March 16, 2015;USA Today
It’s Sunshine Week! This is the week when government celebrates its increasing commitment to openness and transparency—without stopping its frequent, quiet restrictions of access to information that should be easily available to the press and the public at large. The Obama White House celebrated in a fashion that Anne Weismann of Citizens for Responsibility and Ethics in Washington (CREW) described as ironic. According to this USA Today article, the White House announced that it “is removing a federal regulation that subjects its Office of Administration to the Freedom of Information Act.” Good timing, White House guys! Kick off Sunshine Week by removing one federal office from FOIA compliance.

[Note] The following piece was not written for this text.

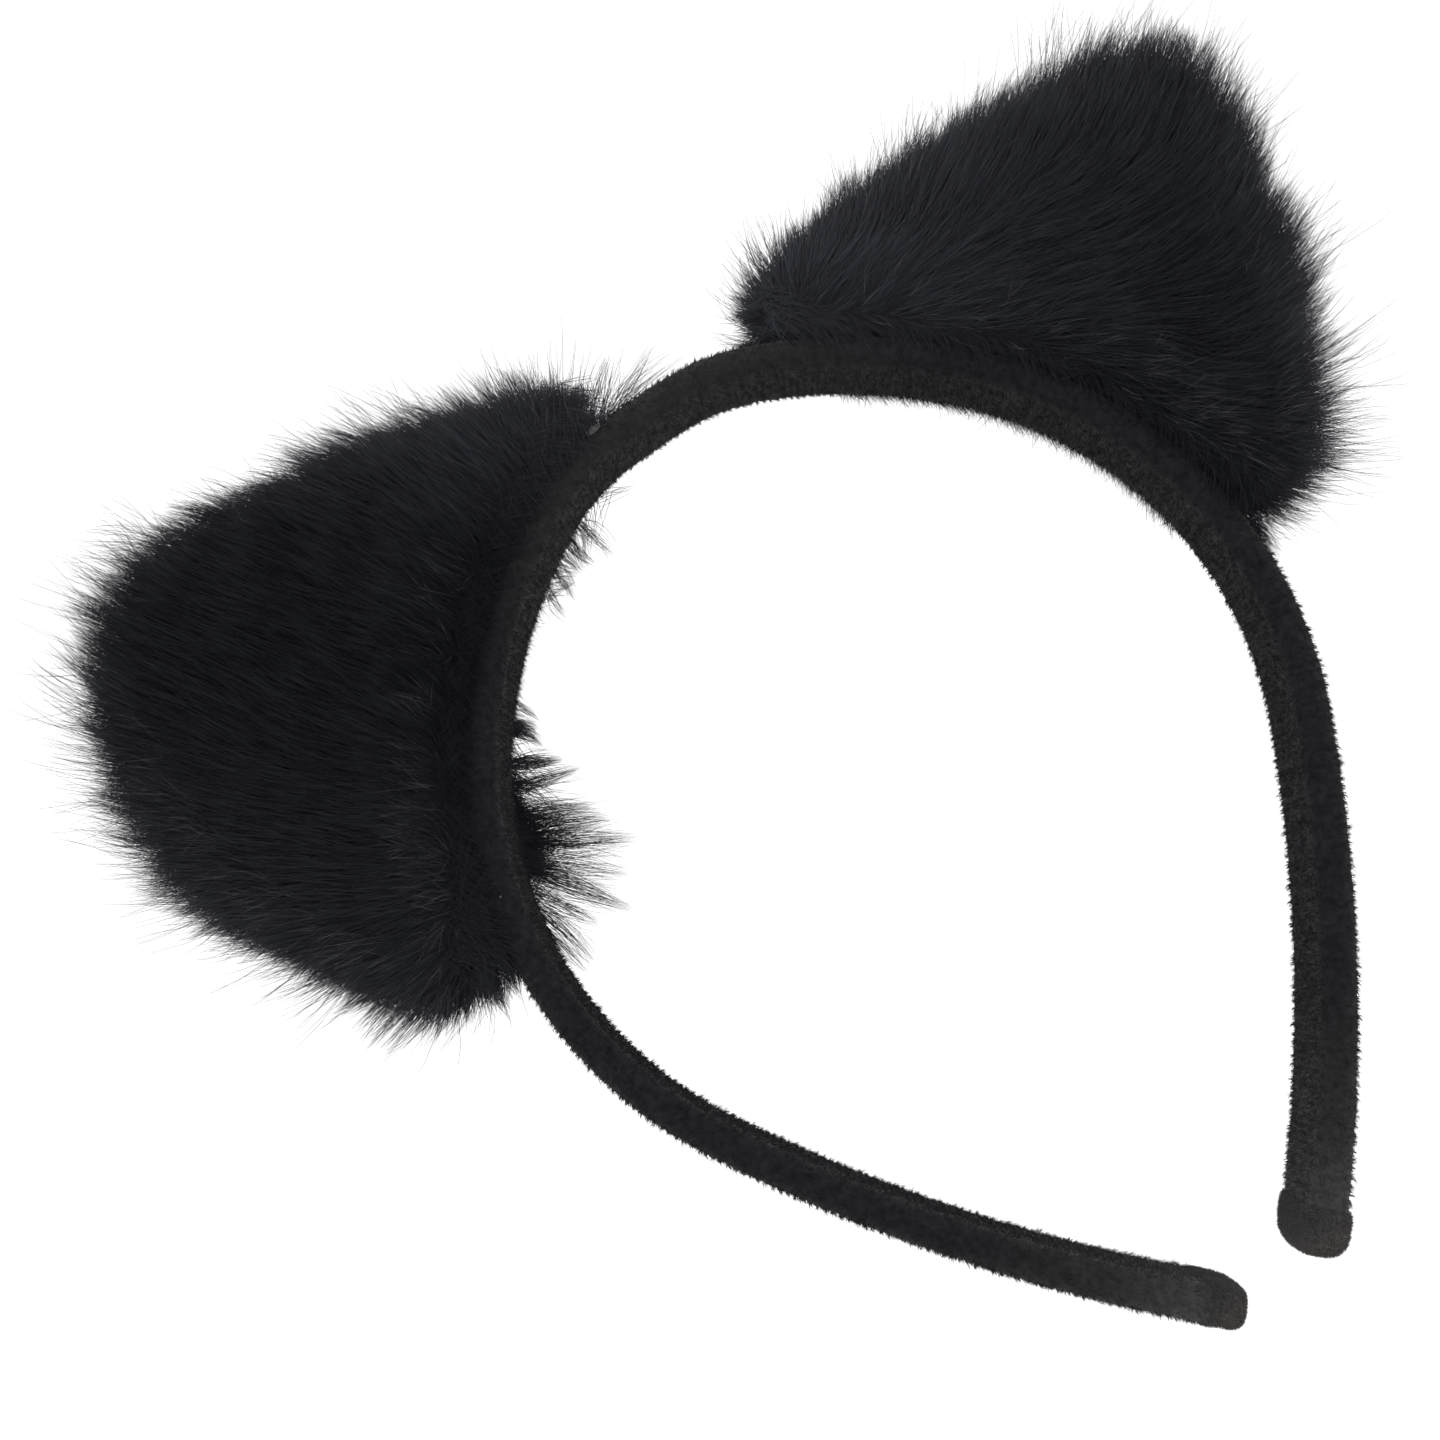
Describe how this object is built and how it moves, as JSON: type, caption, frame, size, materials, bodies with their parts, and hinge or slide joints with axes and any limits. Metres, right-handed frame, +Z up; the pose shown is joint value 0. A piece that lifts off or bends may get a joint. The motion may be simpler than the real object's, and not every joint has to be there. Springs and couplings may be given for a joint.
{
  "type": "animal ears headband",
  "caption": "Cat-ear headband: a sprung plastic hoop in a black velour sleeve with long-pile faux-fur ears glued on top; the arms flex apart to go over a head.",
  "frame": {"origin": "middle of the crown's inner face, where the band rests on the top of the head", "axes": "+Z up out of the head, X across the head from arm to arm, -Y towards the wearer's front"},
  "size_m": [0.189, 0.0206, 0.1718],
  "materials": {
    "hoop_plastic": "moulded black plastic, satin",
    "velour": "short-pile black velour with fine ribs across the band",
    "fur": "long-pile black faux fur, silky",
    "felt": "pressed black felt",
    "thread": "black polyester sewing thread",
    "glue": "set hot-melt glue, cloudy and shiny"
  },
  "bodies": {
    "crown": {"crown_hoop": "hoop_plastic", "crown_sleeve": "velour"},
    "right_side": {"right_side_hoop": "hoop_plastic", "right_side_sleeve": "velour", "right_ear_front_fur": "fur", "right_ear_back_fur": "fur", "right_ear_stiffener": "felt", "right_ear_seam": "thread", "right_ear_base_glue": "glue", "right_ear_rear_flap": "fur"},
    "left_side": {"left_side_hoop": "hoop_plastic", "left_side_sleeve": "velour", "left_ear_front_fur": "fur", "left_ear_back_fur": "fur", "left_ear_stiffener": "felt", "left_ear_seam": "thread", "left_ear_base_glue": "glue", "left_ear_rear_flap": "fur", "left_ear_glue_blob": "glue", "left_ear_glue_dot": "glue"},
    "right_arm": {"right_arm_hoop": "hoop_plastic", "right_arm_sleeve": "velour", "right_tip_wrap": "velour"},
    "left_arm": {"left_arm_hoop": "hoop_plastic", "left_arm_sleeve": "velour", "left_tip_wrap": "velour"}
  },
  "joints": [
    {"name": "right_side_flex", "type": "hinge", "parent": "crown", "child": "right_side", "pos_m": [0.01885, 0, 0.00072], "axis": [0, -1, 0], "range_deg": [-0.75, 12], "stiffness_Nm_per_rad": 1.2},
    {"name": "right_arm_flex", "type": "hinge", "parent": "right_side", "child": "right_arm", "pos_m": [0.05914, 0, -0.06036], "axis": [0, -1, 0], "range_deg": [-1.12, 18], "stiffness_Nm_per_rad": 0.8},
    {"name": "left_side_flex", "type": "hinge", "parent": "crown", "child": "left_side", "pos_m": [-0.0035, 0, 0.0042], "axis": [0, 1, 0], "range_deg": [-0.75, 12], "stiffness_Nm_per_rad": 1.2},
    {"name": "left_arm_flex", "type": "hinge", "parent": "left_side", "child": "left_arm", "pos_m": [-0.05885, 0, -0.05285], "axis": [0, 1, 0], "range_deg": [-1.12, 18], "stiffness_Nm_per_rad": 0.8}
  ],
  "couplings": [
    {"joint": "right_arm_flex", "follows": "right_side_flex", "ratio": 1.5},
    {"joint": "left_arm_flex", "follows": "left_side_flex", "ratio": 1.5}
  ]
}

“It is completely out of step with the president’s supposed commitment to transparency,” Weisman said. “That is a critical office, especially if you want to know, for example, how the White House is dealing with email.”
In all fairness to the White House, it is hardly the only public entity to celebrate transparency and openness by finding ways of limiting public access to information. In the most contentious domestic news story of the past year, the police killing of unarmed teenager Michael Brown, the town fathers of Ferguson, Missouri did their best to flout the meaning of Sunshine Week. According to the Associated Press, in response to requests from the press and the public to open records in Ferguson, “The St. Louis suburb sought payments of thousands of dollars before even beginning to fill some of those requests.” The AP reported that the city even sought “down payments” of $2,000 from some press outlets before it would begin processing information requests. Missouri’s Sunshine Law allows municipalities to charge “the average hourly pay of clerical staff” for copying charges and the “actual cost” for any extraordinary research and computer programming that might be needed. It seems that Ferguson might have pushed the envelope in its calculating of “average” and “actual” costs, especially with the upfront entry fee payments that it appeared to be charging.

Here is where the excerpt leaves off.